Kesaktiannya yang membuat angkernya Pulau Jawa sehingga Raja Turki Mehmed I mengutus SyekhSubakir untuk meruqyah Pulau Jawa.
Maka Raja Turki Mehmed I mengutus Syekh Subakir dari Persia & Pamannya Maulana Malik Ibrahim syiar ke Nusantara.
Singkat cerita Syekh Subakir sebagai ulama Persia melakukan Perjanjian dengan Sabdo Palon & akhirnya diijinkan untuk menyebarkan agama Islam di Tanah Jawa.
Sejarah
Sabdo Palon identik dengan Semar dalam lakon Mahabharata versi Jawa. Dalam dunia pewayangan, dia muncul bersama anak-anaknya, yakni Gareng, Petruk, dan Bagong.[3]
Menurut Antropolog Paul Stange dalam penelitiannya pada 1988, Sabdo Palon merupakan inkarnasi sebagai Semar, yang dikenal sebagai mahaguru di Tanah Jawa. Mereka adalah titisan dewa dari kayangan yang sengaja turun ke bumi menjadi panakawan (kawan yang paham).
Tugasnya menjadi pemomong raja dan pengayom kawula. Nama ini kerap disandingkan dengan sosok Naya Genggong. Keduanya senantiasa hadir mengiringi pemerintahan raja-raja Jawa di masa Hindu-Buddha.
Untuk diketahui, Sabdo Palon dan Naya Genggong bukanlah nama asli, tetapi gelar yang diberikan sesuai dengan karakter tugas yang diemban. Dalam Serat Darmo Gandul, Sabda Palon diartikan sebagai kata-kata dari namanya.
Sabdo Palon memiliki dua makna, “sabdo” berarti seseorang yang memberikan masukan atau ajaran, dan “palon” yang berarti pengancing atau pengunci kebenaran yang bergema dalam ruang semesta.
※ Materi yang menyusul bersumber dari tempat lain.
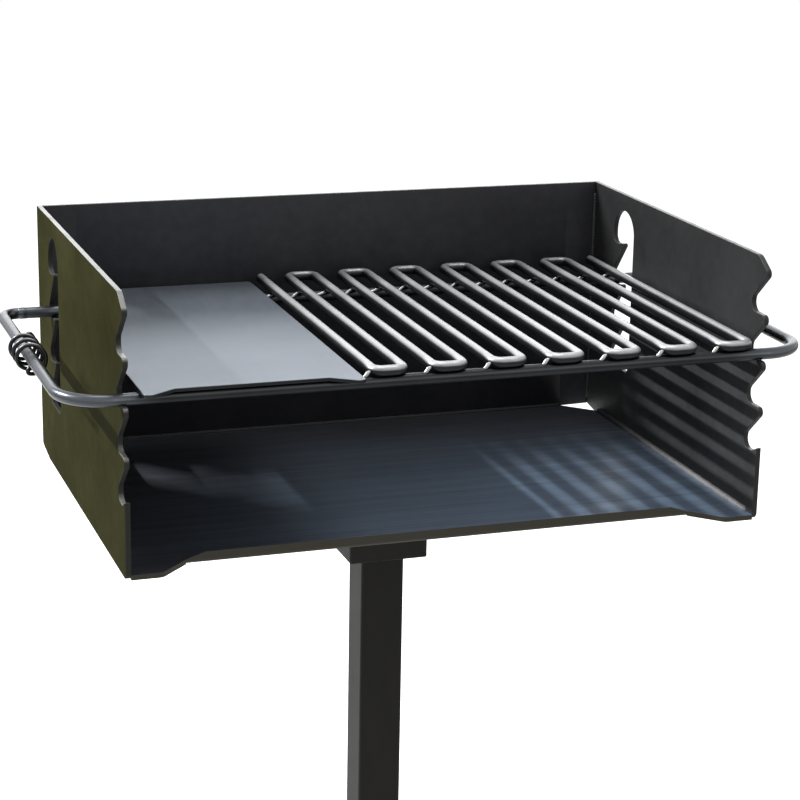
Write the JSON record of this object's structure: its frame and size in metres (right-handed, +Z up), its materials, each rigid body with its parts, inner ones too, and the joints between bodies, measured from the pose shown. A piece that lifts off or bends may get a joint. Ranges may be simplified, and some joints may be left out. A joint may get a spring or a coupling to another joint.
{
  "type": "park charcoal grill",
  "caption": "Open steel firebox on a square post, with a lift-out grate on notched ledges that carries a griddle plate, a serpentine of cooking bars and coiled wire grips.",
  "frame": {"origin": "middle of the open foot of the square post", "axes": "+X to the right across the firebox, +Y from the open front to the back plate, +Z up along the post"},
  "size_m": [0.7361, 0.419, 1.372],
  "materials": {
    "left_side_plate": "heat-resisting black enamel",
    "right_side_plate": "heat-resisting black enamel",
    "back_plate": "heat-resisting black enamel",
    "floor_plate": "heat-resisting black enamel",
    "floor_welds": "painted weld bead",
    "corner_welds": "painted weld bead",
    "socket_sleeve": "black enamel",
    "socket_collars": "black enamel",
    "socket_welds": "painted weld bead",
    "post": "black enamel",
    "socket_bolts": "dull zinc-coated steel",
    "bolt_washers": "dull zinc-coated steel",
    "bolt_nuts": "dull zinc-coated steel",
    "grate_hoop": "painted round bar",
    "rear_rod": "painted round bar",
    "hoop_welds": "painted weld bead",
    "griddle_plate": "satin steel plate",
    "griddle_welds": "painted weld bead",
    "cooking_bars": "satin steel bar",
    "bar_welds": "bright weld bead",
    "left_spring_grip": "spring wire",
    "right_spring_grip": "spring wire"
  },
  "bodies": {
    "firebox": {"left_side_plate": "left_side_plate", "right_side_plate": "right_side_plate", "back_plate": "back_plate", "floor_plate": "floor_plate", "floor_welds": "floor_welds", "corner_welds": "corner_welds", "socket_sleeve": "socket_sleeve", "socket_collars": "socket_collars", "socket_welds": "socket_welds", "post": "post", "socket_bolts": "socket_bolts", "bolt_washers": "bolt_washers", "bolt_nuts": "bolt_nuts"},
    "grate": {"grate_hoop": "grate_hoop", "rear_rod": "rear_rod", "hoop_welds": "hoop_welds", "griddle_plate": "griddle_plate", "griddle_welds": "griddle_welds", "cooking_bars": "cooking_bars", "bar_welds": "bar_welds", "left_spring_grip": "left_spring_grip", "right_spring_grip": "right_spring_grip"}
  },
  "joints": [
    {"name": "grate_unhook", "type": "slide", "parent": "firebox", "child": "grate", "axis": [0, -0.7071, 0.7071], "range_m": [0, 0.042]}
  ]
}
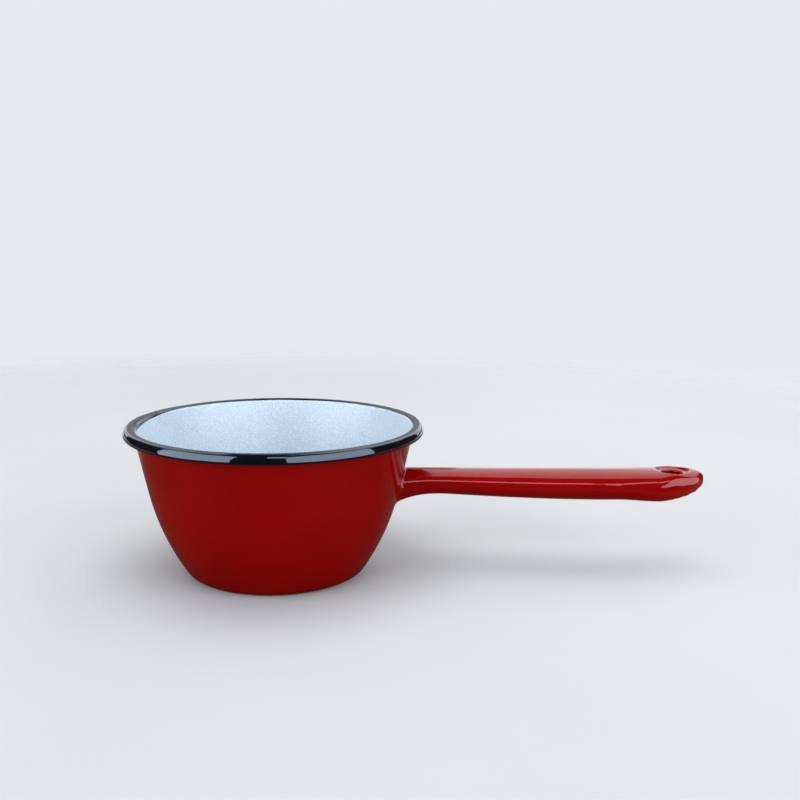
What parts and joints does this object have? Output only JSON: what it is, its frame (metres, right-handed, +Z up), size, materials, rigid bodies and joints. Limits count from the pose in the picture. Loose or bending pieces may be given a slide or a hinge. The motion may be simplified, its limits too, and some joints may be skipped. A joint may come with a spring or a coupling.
{
  "type": "enamelled saucepan",
  "caption": "Small enamelled steel saucepan with a sloping red wall, white lining, rolled black rim and a hollow side handle with a hanging hole.",
  "frame": {"origin": "centre of the foot ring, on the surface the pan stands on", "axes": "+Z up along the axis of the bowl; +X along the handle, away from the bowl"},
  "size_m": [0.3126, 0.16, 0.0814],
  "materials": {
    "pressed_steel": "plain sheet steel, hidden under the enamel",
    "weld_steel": "dressed weld, hidden under the enamel",
    "white_enamel": "glossy pale blue-white vitreous enamel with a fine grey-blue fleck",
    "red_enamel": "glossy deep red vitreous enamel",
    "black_enamel": "glossy blue-black vitreous enamel",
    "ground_enamel": "dark ground-coat enamel, a little scuffed"
  },
  "bodies": {
    "root": {"steel_bowl": "pressed_steel", "white_lining": "white_enamel", "red_coat": "red_enamel", "black_rim": "black_enamel", "base_coat": "ground_enamel", "handle_tube": "pressed_steel", "handle_weld": "weld_steel", "handle_coat": "red_enamel"}
  },
  "joints": []
}
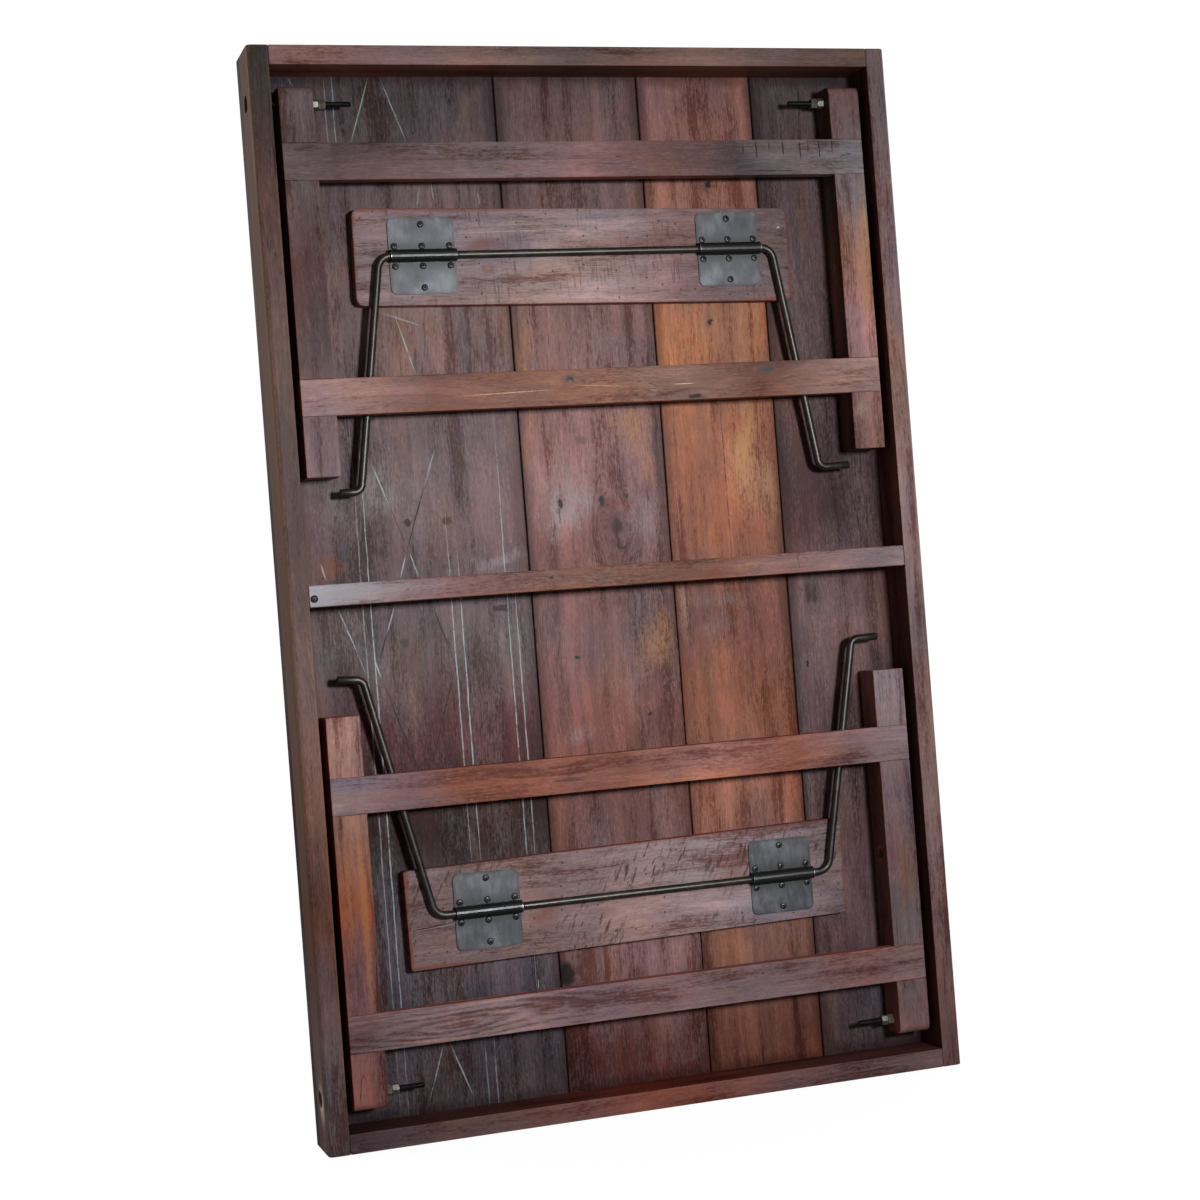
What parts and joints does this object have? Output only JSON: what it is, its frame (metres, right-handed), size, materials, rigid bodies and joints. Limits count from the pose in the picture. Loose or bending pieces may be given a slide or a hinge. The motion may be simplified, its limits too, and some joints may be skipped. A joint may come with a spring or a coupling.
{
  "type": "folding table",
  "caption": "Plank-topped wooden table with a rimmed underside, hinged leg frames that fold into it, and hooked wire braces that hold them open.",
  "frame": {"origin": "middle of the standing end, on the surface it stands on, under the middle of the bounding box", "axes": "+Z along the table's length, up as it stands on its end; +Y out of the table's top face; -Y out of its underside; +X across its width"},
  "size_m": [0.766, 0.072, 1.22],
  "materials": {
    "plank_dark": "satin oiled, dark",
    "plank_brown": "satin oiled",
    "plank_orange": "satin oiled, orange brown",
    "plank_plum": "satin oiled, dark plum",
    "rim_wood": "satin oiled",
    "batten_wood": "satin oiled",
    "leg_wood": "satin oiled",
    "board_wood": "sawn, lightly oiled",
    "arm_steel": "dark, worn",
    "plate_steel": "gunmetal, sooted",
    "screw_steel": "dark",
    "bolt_steel": "black threaded",
    "zinc": "zinc plated"
  },
  "bodies": {
    "table_top": {"plank_1": "plank_dark", "plank_2": "plank_brown", "plank_3": "plank_orange", "plank_4": "plank_plum", "side_rail_left": "rim_wood", "side_rail_right": "rim_wood", "end_rail_top": "rim_wood", "end_rail_bottom": "rim_wood", "centre_batten": "batten_wood", "batten_screw_left": "screw_steel", "upper_brace_board": "board_wood", "upper_brace_plate_left": "plate_steel", "upper_plate_screw_left_1": "screw_steel", "upper_plate_screw_left_2": "screw_steel", "upper_plate_screw_left_3": "screw_steel", "upper_plate_screw_left_4": "screw_steel", "pivot_bolt_upper_left": "bolt_steel", "pivot_nut_upper_left": "zinc", "lock_nut_upper_left": "zinc", "upper_brace_plate_right": "plate_steel", "upper_plate_screw_right_1": "screw_steel", "upper_plate_screw_right_2": "screw_steel", "upper_plate_screw_right_3": "screw_steel", "upper_plate_screw_right_4": "screw_steel", "pivot_bolt_upper_right": "bolt_steel", "pivot_nut_upper_right": "zinc", "lock_nut_upper_right": "zinc", "lower_brace_board": "board_wood", "lower_brace_plate_left": "plate_steel", "lower_plate_screw_left_1": "screw_steel", "lower_plate_screw_left_2": "screw_steel", "lower_plate_screw_left_3": "screw_steel", "lower_plate_screw_left_4": "screw_steel", "pivot_bolt_lower_left": "bolt_steel", "pivot_nut_lower_left": "zinc", "lock_nut_lower_left": "zinc", "lower_brace_plate_right": "plate_steel", "lower_plate_screw_right_1": "screw_steel", "lower_plate_screw_right_2": "screw_steel", "lower_plate_screw_right_3": "screw_steel", "lower_plate_screw_right_4": "screw_steel", "pivot_bolt_lower_right": "bolt_steel", "pivot_nut_lower_right": "zinc", "lock_nut_lower_right": "zinc"},
    "upper_leg_frame": {"upper_leg_left": "leg_wood", "upper_leg_right": "leg_wood", "upper_stretcher_pivot": "leg_wood", "upper_stretcher_foot": "leg_wood"},
    "lower_leg_frame": {"lower_leg_left": "leg_wood", "lower_leg_right": "leg_wood", "lower_stretcher_pivot": "leg_wood", "lower_stretcher_foot": "leg_wood"},
    "upper_brace": {"upper_arm_left": "arm_steel", "upper_arm_right": "arm_steel", "upper_cross_rod": "arm_steel"},
    "lower_brace": {"lower_arm_left": "arm_steel", "lower_arm_right": "arm_steel", "lower_cross_rod": "arm_steel"}
  },
  "joints": [
    {"name": "upper_leg_hinge", "type": "hinge", "parent": "table_top", "child": "upper_leg_frame", "pos_m": [0, -0.00745, 1.1605], "axis": [-1, 0, 0], "range_deg": [0, 90]},
    {"name": "upper_brace_hinge", "type": "hinge", "parent": "table_top", "child": "upper_brace", "pos_m": [0, -0.0043, 0.9895], "axis": [-1, 0, 0], "range_deg": [0, 130.7]},
    {"name": "lower_leg_hinge", "type": "hinge", "parent": "table_top", "child": "lower_leg_frame", "pos_m": [0, -0.00745, 0.0595], "axis": [1, 0, 0], "range_deg": [0, 90]},
    {"name": "lower_brace_hinge", "type": "hinge", "parent": "table_top", "child": "lower_brace", "pos_m": [0, -0.0043, 0.2445], "axis": [1, 0, 0], "range_deg": [0, 132.9]}
  ],
  "couplings": [
    {"joint": "upper_brace_hinge", "follows": "upper_leg_hinge", "ratio": 1.4485},
    {"joint": "lower_brace_hinge", "follows": "lower_leg_hinge", "ratio": 1.4734}
  ]
}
Sementara Naya Genggong memiliki makna “naya” berarti nayaka atau abdi raja dan “genggong” yang bermakna mengulang-ulang suara. Naya Genggong adalah seorang abdi yang berani mengingatkan raja secara berulang-ulang tentang kebenaran dan berani menanggung akibatnya.